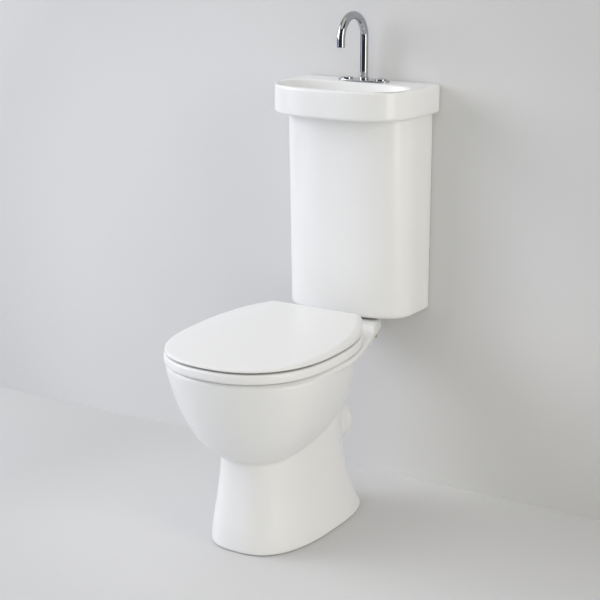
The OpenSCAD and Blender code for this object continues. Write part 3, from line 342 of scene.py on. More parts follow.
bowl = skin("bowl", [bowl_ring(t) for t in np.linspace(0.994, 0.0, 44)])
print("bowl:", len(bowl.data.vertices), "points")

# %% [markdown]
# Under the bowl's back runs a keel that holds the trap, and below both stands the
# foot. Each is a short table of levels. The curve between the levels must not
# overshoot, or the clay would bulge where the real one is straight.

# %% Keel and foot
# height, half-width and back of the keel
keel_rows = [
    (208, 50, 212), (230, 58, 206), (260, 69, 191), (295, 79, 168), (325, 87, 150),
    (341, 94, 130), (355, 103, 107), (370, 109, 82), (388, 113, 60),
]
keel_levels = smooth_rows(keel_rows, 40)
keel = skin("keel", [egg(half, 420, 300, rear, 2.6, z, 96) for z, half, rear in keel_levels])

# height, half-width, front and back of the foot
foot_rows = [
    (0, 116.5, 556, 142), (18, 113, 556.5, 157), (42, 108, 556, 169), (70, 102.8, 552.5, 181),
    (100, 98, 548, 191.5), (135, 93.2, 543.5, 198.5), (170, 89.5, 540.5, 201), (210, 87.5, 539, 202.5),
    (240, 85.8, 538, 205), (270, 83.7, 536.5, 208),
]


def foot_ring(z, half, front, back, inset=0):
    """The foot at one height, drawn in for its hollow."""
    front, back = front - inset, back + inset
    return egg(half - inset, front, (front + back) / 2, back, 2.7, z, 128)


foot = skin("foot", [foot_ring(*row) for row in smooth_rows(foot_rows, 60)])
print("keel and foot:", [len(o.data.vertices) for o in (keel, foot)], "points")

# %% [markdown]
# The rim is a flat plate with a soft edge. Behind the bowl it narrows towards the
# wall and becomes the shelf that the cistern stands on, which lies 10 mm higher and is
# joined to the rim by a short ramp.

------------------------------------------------

(Given task) Copy the material above back out, exactly as written.

(Full output)
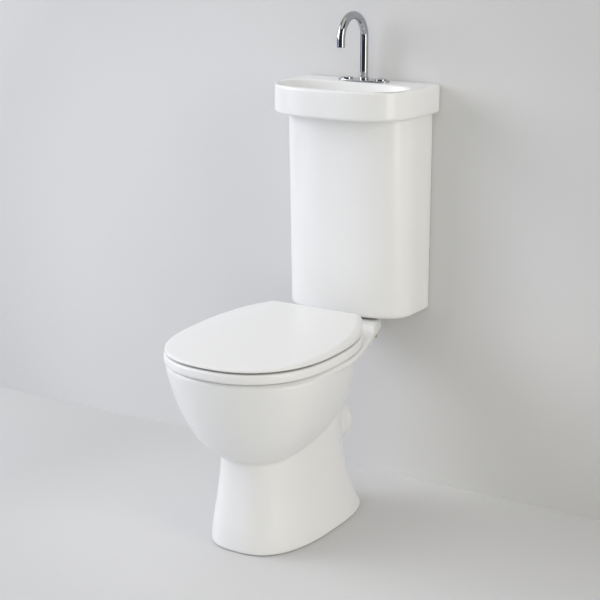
The OpenSCAD and Blender code for this object continues. Write part 3, from line 342 of scene.py on. More parts follow.
bowl = skin("bowl", [bowl_ring(t) for t in np.linspace(0.994, 0.0, 44)])
print("bowl:", len(bowl.data.vertices), "points")

# %% [markdown]
# Under the bowl's back runs a keel that holds the trap, and below both stands the
# foot. Each is a short table of levels. The curve between the levels must not
# overshoot, or the clay would bulge where the real one is straight.

# %% Keel and foot
# height, half-width and back of the keel
keel_rows = [
    (208, 50, 212), (230, 58, 206), (260, 69, 191), (295, 79, 168), (325, 87, 150),
    (341, 94, 130), (355, 103, 107), (370, 109, 82), (388, 113, 60),
]
keel_levels = smooth_rows(keel_rows, 40)
keel = skin("keel", [egg(half, 420, 300, rear, 2.6, z, 96) for z, half, rear in keel_levels])

# height, half-width, front and back of the foot
foot_rows = [
    (0, 116.5, 556, 142), (18, 113, 556.5, 157), (42, 108, 556, 169), (70, 102.8, 552.5, 181),
    (100, 98, 548, 191.5), (135, 93.2, 543.5, 198.5), (170, 89.5, 540.5, 201), (210, 87.5, 539, 202.5),
    (240, 85.8, 538, 205), (270, 83.7, 536.5, 208),
]


def foot_ring(z, half, front, back, inset=0):
    """The foot at one height, drawn in for its hollow."""
    front, back = front - inset, back + inset
    return egg(half - inset, front, (front + back) / 2, back, 2.7, z, 128)


foot = skin("foot", [foot_ring(*row) for row in smooth_rows(foot_rows, 60)])
print("keel and foot:", [len(o.data.vertices) for o in (keel, foot)], "points")

# %% [markdown]
# The rim is a flat plate with a soft edge. Behind the bowl it narrows towards the
# wall and becomes the shelf that the cistern stands on, which lies 10 mm higher and is
# joined to the rim by a short ramp.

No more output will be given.